What is being asked ->
Below are entries. Copy exactly the lines running from the line that holds "Reconstruct the object" to the line that holds "on turned edges", with both ends included.

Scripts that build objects
━━━━━━━━

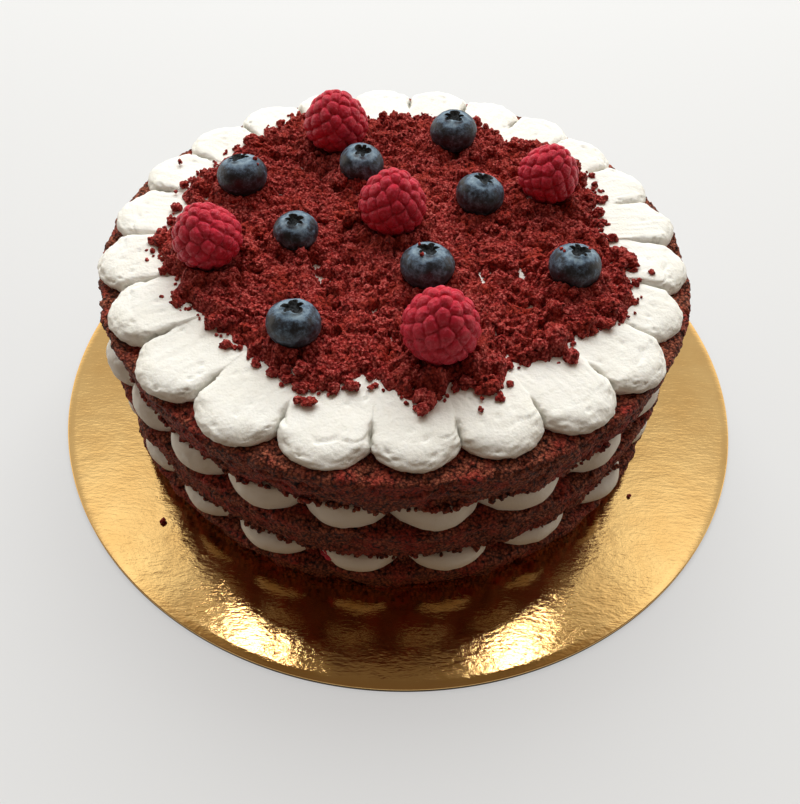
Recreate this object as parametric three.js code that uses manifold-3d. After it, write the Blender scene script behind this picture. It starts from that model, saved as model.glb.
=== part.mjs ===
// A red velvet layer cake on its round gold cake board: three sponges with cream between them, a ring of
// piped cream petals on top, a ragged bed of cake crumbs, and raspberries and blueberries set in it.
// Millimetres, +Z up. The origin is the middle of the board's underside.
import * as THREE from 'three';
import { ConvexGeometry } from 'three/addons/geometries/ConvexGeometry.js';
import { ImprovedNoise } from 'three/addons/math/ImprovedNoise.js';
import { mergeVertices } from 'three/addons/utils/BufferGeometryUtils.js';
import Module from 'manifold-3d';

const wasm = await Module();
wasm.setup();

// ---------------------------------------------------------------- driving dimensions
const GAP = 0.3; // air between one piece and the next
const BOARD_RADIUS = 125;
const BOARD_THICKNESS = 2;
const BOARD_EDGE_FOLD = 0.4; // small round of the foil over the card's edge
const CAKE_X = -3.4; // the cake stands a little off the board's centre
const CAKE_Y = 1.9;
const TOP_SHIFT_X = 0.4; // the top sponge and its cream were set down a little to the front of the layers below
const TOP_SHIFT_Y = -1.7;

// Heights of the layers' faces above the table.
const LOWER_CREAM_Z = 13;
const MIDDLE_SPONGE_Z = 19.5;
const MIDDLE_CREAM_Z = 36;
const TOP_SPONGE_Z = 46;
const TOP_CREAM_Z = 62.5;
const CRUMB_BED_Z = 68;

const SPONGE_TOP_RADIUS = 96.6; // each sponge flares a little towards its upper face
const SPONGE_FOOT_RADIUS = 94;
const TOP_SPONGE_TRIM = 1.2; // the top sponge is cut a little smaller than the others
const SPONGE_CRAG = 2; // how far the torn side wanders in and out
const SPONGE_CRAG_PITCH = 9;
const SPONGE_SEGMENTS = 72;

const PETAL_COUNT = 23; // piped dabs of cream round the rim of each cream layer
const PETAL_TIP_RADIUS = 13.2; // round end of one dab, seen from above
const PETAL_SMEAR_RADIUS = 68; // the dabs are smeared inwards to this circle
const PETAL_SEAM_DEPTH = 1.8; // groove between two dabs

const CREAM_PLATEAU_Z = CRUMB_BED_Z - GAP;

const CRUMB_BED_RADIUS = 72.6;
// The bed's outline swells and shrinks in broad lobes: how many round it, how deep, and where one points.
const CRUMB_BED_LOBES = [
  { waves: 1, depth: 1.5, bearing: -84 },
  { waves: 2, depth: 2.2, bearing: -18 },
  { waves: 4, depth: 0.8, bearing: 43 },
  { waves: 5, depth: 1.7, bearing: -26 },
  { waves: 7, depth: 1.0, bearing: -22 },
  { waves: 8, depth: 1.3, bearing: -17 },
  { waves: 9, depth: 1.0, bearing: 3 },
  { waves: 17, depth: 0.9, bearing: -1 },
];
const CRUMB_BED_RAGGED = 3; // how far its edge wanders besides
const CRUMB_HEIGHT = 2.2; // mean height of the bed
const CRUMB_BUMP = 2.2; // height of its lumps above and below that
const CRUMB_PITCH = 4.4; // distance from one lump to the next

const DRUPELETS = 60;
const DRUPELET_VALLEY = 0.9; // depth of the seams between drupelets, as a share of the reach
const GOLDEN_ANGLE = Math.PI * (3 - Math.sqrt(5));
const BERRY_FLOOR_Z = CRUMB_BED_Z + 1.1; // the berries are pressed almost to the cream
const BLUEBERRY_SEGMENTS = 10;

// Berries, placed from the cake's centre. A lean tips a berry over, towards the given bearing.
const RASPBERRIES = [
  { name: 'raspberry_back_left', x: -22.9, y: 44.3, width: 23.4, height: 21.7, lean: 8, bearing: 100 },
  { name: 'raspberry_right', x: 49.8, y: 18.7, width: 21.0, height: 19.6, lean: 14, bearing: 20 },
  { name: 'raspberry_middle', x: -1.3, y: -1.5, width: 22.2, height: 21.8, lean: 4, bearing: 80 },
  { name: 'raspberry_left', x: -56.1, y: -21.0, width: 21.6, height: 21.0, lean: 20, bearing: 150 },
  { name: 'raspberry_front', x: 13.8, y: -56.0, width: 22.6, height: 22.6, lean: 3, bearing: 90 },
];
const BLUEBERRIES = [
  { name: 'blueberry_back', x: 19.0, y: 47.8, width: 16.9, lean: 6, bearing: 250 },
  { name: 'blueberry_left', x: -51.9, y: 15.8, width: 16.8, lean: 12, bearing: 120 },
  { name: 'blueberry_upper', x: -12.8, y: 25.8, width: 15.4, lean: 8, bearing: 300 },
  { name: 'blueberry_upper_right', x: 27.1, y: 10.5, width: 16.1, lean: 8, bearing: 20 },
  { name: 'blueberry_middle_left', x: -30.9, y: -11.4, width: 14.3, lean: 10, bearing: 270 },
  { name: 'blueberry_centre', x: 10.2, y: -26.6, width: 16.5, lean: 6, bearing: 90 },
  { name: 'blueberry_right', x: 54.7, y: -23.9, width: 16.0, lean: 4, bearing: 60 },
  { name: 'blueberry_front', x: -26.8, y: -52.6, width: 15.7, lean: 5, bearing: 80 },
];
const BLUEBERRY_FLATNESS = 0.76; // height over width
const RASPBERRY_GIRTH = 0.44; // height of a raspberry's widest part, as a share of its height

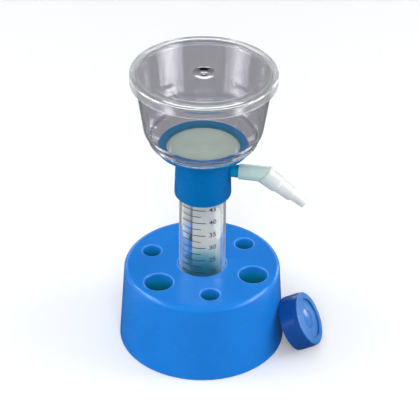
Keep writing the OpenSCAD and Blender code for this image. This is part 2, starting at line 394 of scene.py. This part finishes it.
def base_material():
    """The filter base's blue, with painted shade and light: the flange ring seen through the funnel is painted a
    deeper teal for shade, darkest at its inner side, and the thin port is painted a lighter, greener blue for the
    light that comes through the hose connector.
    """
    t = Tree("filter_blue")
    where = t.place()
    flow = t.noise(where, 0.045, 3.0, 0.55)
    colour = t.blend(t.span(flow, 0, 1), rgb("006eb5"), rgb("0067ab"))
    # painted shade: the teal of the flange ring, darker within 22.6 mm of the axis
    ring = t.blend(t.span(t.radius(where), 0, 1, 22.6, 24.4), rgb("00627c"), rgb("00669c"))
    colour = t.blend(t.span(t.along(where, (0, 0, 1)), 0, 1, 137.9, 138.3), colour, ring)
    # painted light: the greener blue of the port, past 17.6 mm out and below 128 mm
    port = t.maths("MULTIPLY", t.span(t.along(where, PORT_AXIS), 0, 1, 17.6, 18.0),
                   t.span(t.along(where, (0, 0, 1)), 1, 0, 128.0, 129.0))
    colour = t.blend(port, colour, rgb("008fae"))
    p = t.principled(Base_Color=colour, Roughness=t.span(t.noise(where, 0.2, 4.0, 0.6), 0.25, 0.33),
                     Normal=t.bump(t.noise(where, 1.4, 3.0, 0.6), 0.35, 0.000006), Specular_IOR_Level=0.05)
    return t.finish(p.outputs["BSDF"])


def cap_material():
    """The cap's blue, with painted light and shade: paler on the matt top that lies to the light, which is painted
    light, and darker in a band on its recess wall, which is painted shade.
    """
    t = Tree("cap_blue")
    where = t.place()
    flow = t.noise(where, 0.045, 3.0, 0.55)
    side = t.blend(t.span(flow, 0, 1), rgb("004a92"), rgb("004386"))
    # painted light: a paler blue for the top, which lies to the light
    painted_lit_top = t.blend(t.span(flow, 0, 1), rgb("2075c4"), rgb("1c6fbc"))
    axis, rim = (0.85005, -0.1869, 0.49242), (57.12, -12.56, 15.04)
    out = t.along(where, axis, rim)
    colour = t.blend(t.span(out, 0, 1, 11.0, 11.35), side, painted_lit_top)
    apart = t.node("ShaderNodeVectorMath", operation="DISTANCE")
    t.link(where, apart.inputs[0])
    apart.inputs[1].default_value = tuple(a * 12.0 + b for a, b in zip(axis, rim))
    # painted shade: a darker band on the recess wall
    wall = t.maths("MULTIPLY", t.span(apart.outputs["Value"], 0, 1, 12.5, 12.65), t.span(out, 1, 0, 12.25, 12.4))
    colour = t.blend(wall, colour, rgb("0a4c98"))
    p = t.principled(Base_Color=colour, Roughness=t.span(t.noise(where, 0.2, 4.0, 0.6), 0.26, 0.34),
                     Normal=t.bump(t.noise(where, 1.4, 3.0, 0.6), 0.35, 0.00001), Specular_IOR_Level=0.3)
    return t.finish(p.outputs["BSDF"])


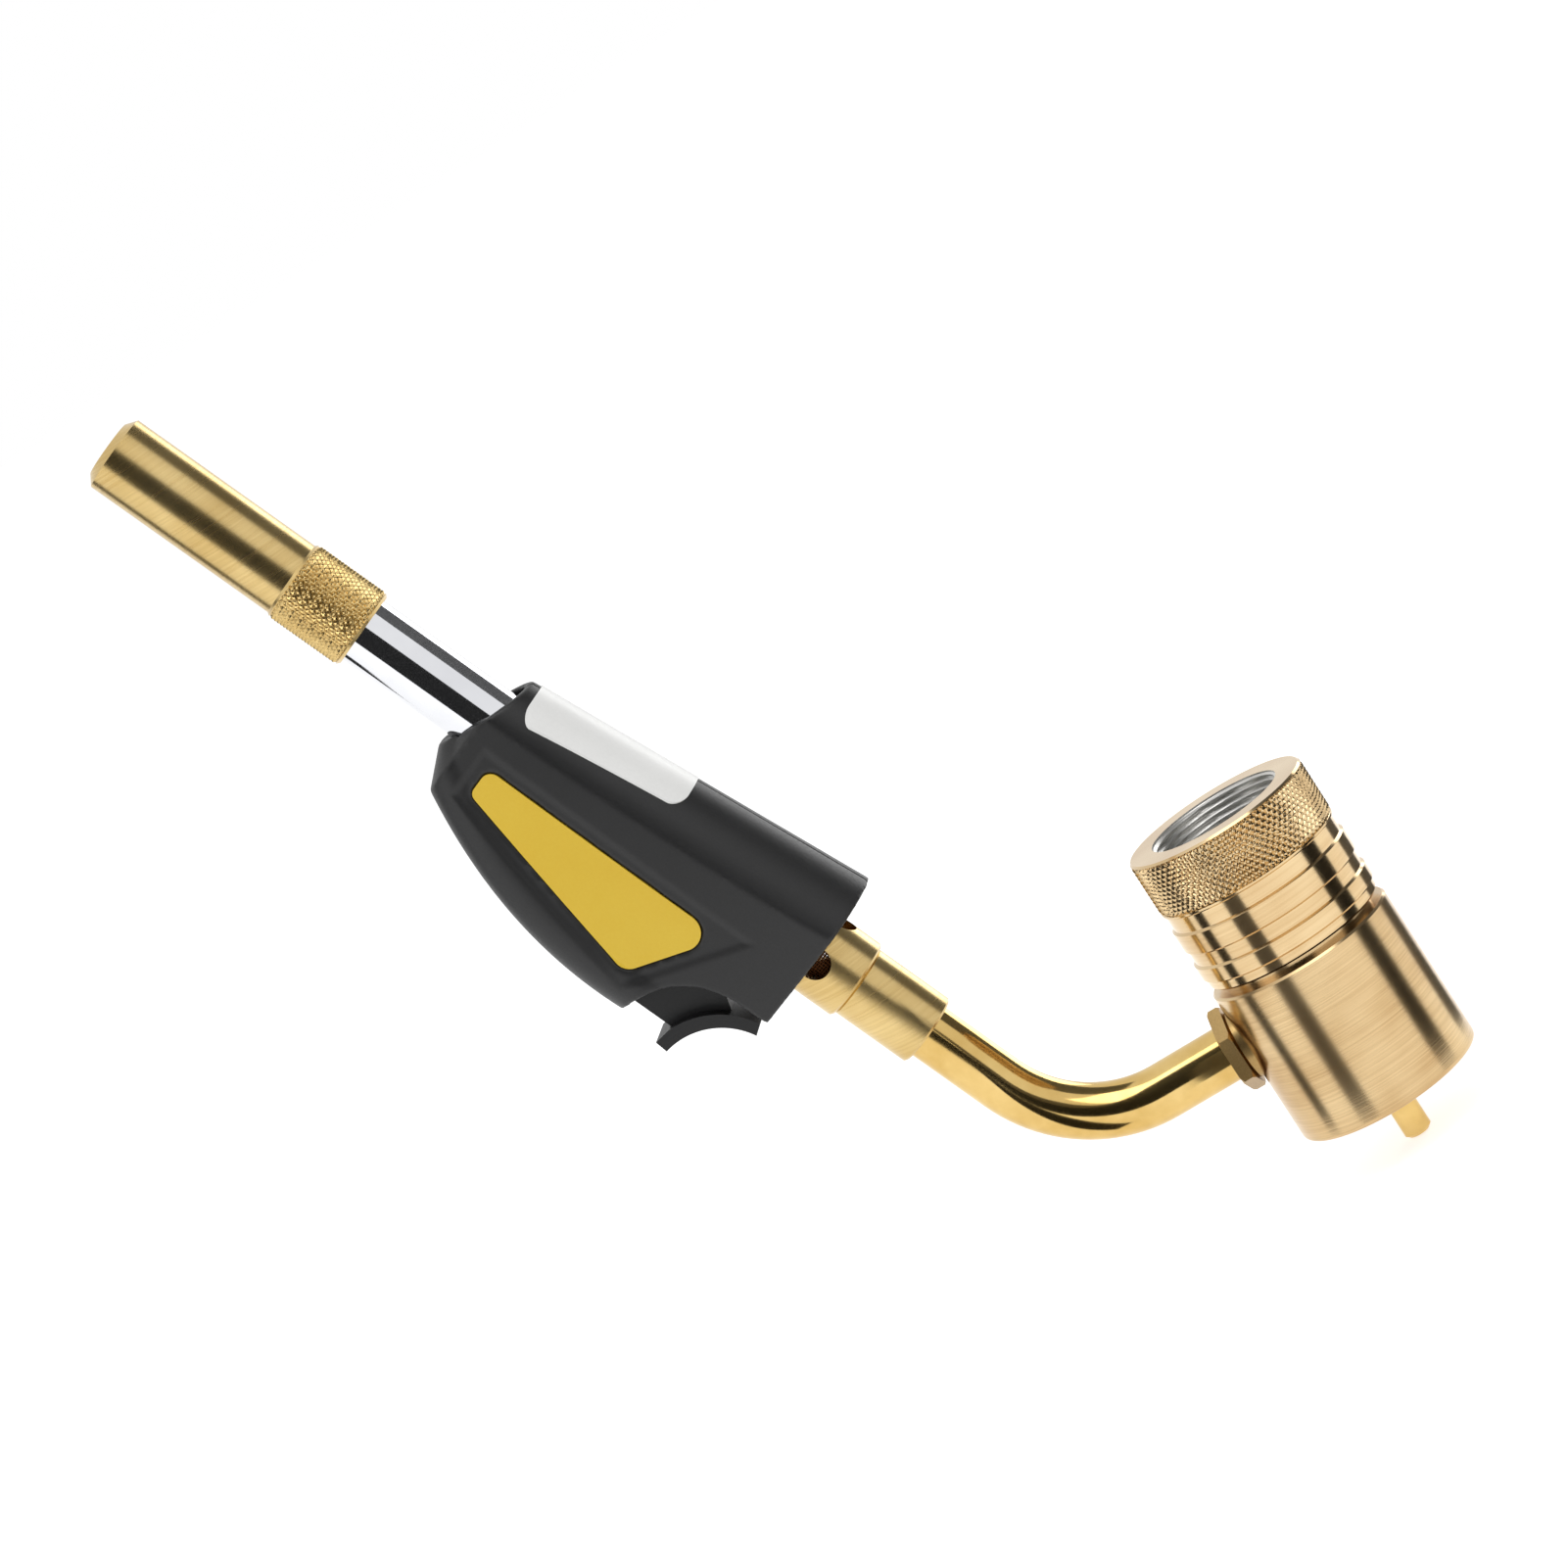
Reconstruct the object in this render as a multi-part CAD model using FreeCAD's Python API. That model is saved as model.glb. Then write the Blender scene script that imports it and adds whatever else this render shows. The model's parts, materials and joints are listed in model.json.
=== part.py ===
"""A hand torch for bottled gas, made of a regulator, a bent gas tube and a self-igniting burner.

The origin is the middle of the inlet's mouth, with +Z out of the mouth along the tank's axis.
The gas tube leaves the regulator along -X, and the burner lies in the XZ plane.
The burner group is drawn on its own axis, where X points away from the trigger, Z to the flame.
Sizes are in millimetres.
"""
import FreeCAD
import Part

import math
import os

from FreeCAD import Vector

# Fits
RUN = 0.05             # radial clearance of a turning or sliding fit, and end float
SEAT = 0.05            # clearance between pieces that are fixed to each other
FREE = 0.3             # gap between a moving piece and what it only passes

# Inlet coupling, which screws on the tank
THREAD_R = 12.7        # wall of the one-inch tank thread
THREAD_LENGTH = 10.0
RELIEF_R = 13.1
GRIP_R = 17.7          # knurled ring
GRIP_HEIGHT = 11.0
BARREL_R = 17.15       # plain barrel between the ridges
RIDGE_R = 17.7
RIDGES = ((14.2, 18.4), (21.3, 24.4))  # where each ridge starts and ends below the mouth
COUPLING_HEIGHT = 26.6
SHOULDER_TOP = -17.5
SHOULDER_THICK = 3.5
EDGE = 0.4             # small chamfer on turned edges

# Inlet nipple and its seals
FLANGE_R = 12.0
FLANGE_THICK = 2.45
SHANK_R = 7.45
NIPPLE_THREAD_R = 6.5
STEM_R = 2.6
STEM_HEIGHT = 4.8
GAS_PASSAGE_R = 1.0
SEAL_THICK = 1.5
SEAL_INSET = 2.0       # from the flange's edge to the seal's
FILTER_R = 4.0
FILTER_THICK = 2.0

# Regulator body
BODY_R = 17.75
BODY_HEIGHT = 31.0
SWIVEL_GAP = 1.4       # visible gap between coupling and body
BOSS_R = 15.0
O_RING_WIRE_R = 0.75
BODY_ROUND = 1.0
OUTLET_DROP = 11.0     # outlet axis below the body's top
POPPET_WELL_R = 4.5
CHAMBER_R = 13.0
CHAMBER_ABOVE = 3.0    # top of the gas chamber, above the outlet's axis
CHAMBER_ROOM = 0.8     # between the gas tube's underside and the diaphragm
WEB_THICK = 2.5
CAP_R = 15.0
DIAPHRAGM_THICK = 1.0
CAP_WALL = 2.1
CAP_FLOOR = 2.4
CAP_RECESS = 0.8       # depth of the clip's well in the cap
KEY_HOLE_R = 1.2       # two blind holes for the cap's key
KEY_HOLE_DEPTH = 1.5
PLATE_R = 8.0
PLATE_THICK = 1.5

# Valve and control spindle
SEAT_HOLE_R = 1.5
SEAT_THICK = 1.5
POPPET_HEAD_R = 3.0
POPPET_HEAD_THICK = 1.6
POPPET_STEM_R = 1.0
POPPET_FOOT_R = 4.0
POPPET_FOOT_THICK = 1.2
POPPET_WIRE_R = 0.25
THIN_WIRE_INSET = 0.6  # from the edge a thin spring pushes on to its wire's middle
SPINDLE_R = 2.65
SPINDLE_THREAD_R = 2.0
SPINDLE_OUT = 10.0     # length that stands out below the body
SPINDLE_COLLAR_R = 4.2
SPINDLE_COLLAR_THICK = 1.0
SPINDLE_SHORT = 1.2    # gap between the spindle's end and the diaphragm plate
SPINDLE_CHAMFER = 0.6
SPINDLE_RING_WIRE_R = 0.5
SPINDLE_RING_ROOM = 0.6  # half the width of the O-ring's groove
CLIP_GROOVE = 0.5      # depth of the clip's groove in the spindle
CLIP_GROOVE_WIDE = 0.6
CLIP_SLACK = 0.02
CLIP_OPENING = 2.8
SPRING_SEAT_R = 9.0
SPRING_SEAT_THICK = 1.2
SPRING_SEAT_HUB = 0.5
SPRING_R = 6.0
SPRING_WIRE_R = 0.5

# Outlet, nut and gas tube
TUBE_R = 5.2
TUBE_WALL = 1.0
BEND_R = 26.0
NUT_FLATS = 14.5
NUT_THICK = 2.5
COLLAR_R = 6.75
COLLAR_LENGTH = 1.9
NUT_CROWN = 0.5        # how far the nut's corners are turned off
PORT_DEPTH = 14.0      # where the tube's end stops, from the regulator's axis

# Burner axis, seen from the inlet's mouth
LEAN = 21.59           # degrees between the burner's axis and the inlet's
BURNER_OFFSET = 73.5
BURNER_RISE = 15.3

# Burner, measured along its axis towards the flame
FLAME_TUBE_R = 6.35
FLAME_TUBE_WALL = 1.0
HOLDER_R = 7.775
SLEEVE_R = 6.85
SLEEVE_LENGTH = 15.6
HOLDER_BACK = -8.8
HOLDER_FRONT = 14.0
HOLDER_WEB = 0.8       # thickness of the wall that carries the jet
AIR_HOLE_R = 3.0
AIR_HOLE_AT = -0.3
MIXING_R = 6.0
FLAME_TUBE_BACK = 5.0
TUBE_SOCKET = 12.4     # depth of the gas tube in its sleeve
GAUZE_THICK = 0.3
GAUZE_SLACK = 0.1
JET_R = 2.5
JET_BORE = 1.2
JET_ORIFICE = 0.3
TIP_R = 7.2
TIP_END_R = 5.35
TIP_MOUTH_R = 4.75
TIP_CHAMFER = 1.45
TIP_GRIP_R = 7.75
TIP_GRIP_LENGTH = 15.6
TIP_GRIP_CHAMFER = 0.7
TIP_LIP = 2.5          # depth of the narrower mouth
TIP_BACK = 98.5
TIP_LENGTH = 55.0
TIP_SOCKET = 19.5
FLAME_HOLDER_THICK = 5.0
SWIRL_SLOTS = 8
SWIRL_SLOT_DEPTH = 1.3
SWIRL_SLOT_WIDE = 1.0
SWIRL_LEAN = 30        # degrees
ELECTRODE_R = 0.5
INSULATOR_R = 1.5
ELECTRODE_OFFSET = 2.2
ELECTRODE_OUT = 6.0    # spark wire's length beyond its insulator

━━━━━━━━

Solution for this problem ->
Reconstruct the object in this render as a multi-part CAD model using FreeCAD's Python API. That model is saved as model.glb. Then write the Blender scene script that imports it and adds whatever else this render shows. The model's parts, materials and joints are listed in model.json.
=== part.py ===
"""A hand torch for bottled gas, made of a regulator, a bent gas tube and a self-igniting burner.

The origin is the middle of the inlet's mouth, with +Z out of the mouth along the tank's axis.
The gas tube leaves the regulator along -X, and the burner lies in the XZ plane.
The burner group is drawn on its own axis, where X points away from the trigger, Z to the flame.
Sizes are in millimetres.
"""
import FreeCAD
import Part

import math
import os

from FreeCAD import Vector

# Fits
RUN = 0.05             # radial clearance of a turning or sliding fit, and end float
SEAT = 0.05            # clearance between pieces that are fixed to each other
FREE = 0.3             # gap between a moving piece and what it only passes

# Inlet coupling, which screws on the tank
THREAD_R = 12.7        # wall of the one-inch tank thread
THREAD_LENGTH = 10.0
RELIEF_R = 13.1
GRIP_R = 17.7          # knurled ring
GRIP_HEIGHT = 11.0
BARREL_R = 17.15       # plain barrel between the ridges
RIDGE_R = 17.7
RIDGES = ((14.2, 18.4), (21.3, 24.4))  # where each ridge starts and ends below the mouth
COUPLING_HEIGHT = 26.6
SHOULDER_TOP = -17.5
SHOULDER_THICK = 3.5
EDGE = 0.4             # small chamfer on turned edges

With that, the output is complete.